Macartney was no doubt a conservative in theology.  His Old School Presbyterian training at Princeton Seminary  had guaranteed that, along with his Covenanter background.  And he was to preach that famous sermon, “Shall Unbelief Win?” to counter the Rev. Harry Emerson Fosdick’s sermon earlier, “Shall Fundamentalism Win?”

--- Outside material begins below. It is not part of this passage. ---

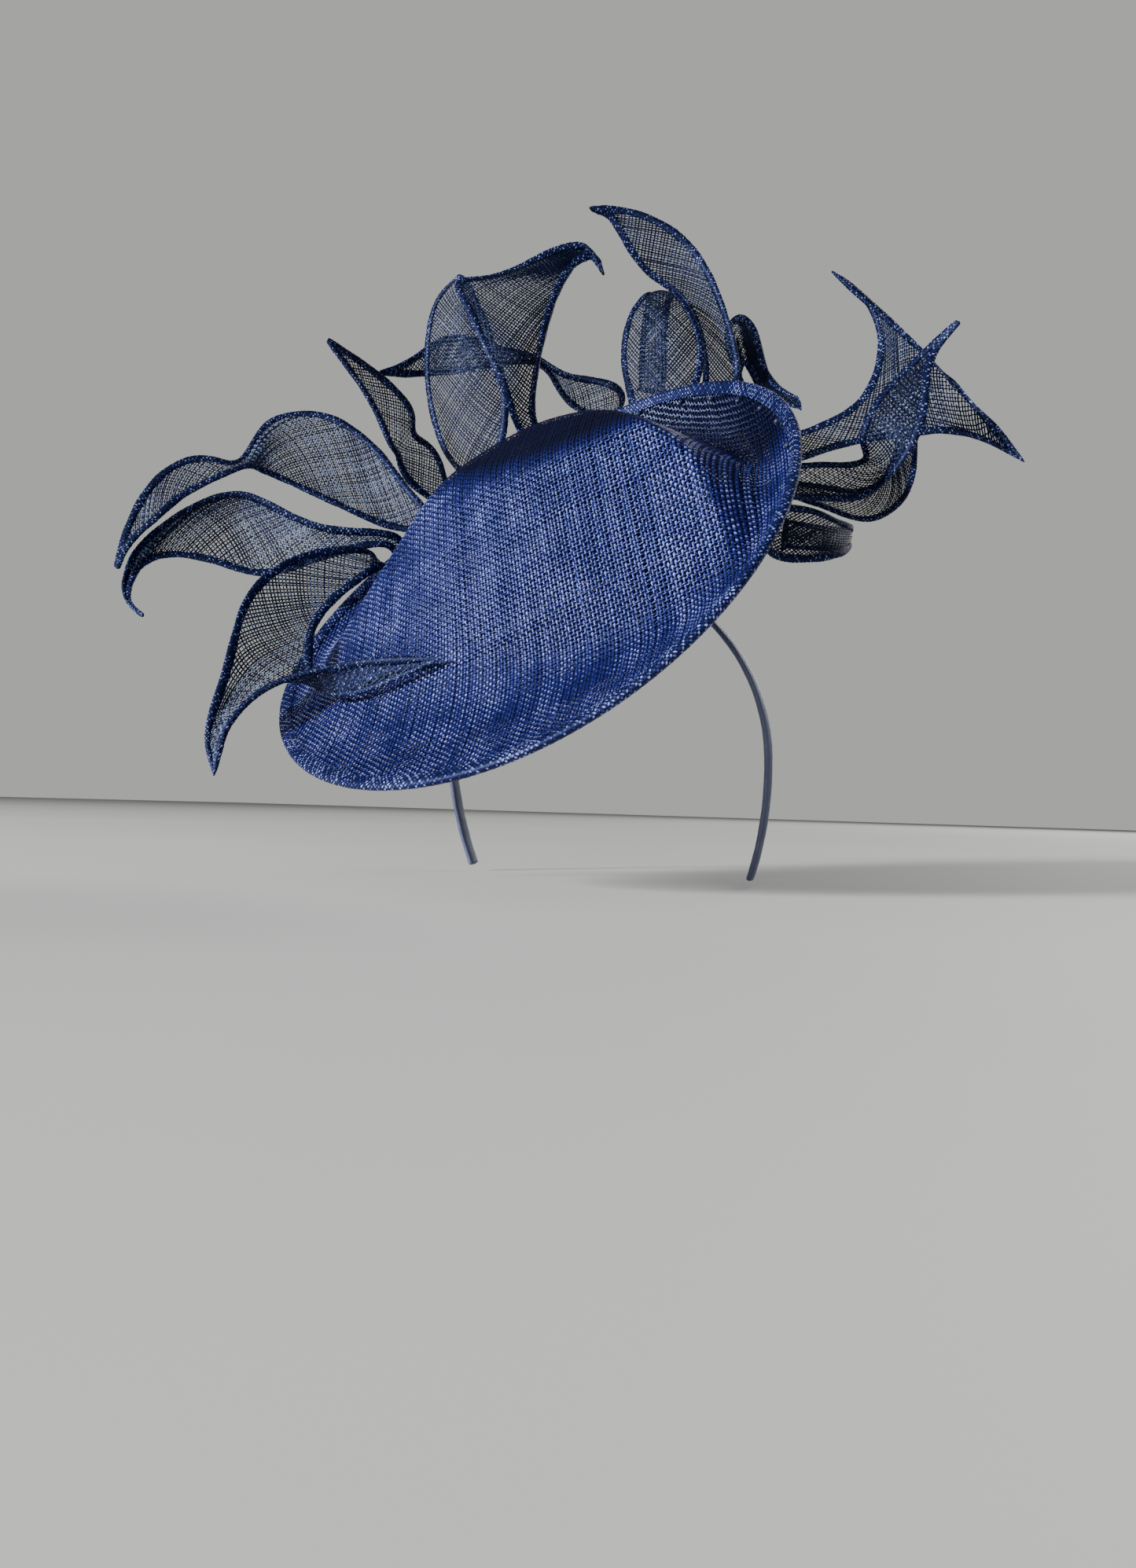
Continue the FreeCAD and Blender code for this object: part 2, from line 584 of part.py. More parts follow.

In its early years, he was a member of the board of Westminster Theological Seminary.  One of his favorite professors at Princeton was Robert Dick Wilson, who was at Westminster for one year before death took him. But McCartney was opposed to the starting of the Independent Board for Presbyterian Foreign Mission as well as the Constitutional Union’s calls for a new church, if they couldn’t reform the church from the inside. Eventually, he would resign from the board of Westminster Seminary and remain inside the Presbyterian U.S.A. church, even while Machen and others were censured out of the church.  He would go to be with the Lord in 1957.

Words to live by:  It comes down to a simply question.  What is the definition of an apostate church?  J. Gresham Machen and others certainly believed that when nothing is done in the way of church discipline when essential doctrines of the faith have been denied, as was the case with the Auburn Affirmation, then that speaks of a visible church being apostate. Not one single signer of this affirmation was ever brought up on a charge of heresy. Who were brought up for violation of their ordination vows were conservatives like Machen, Woodbridge, Woolley, McIntire, and yes even a David K Myers, among others.  Pray for the purity of the church and  your church in particular. Don’t ever be silent when the truths of God’s Word, the Bible, are being attacked.  And stand for the faith once delivered unto the saints.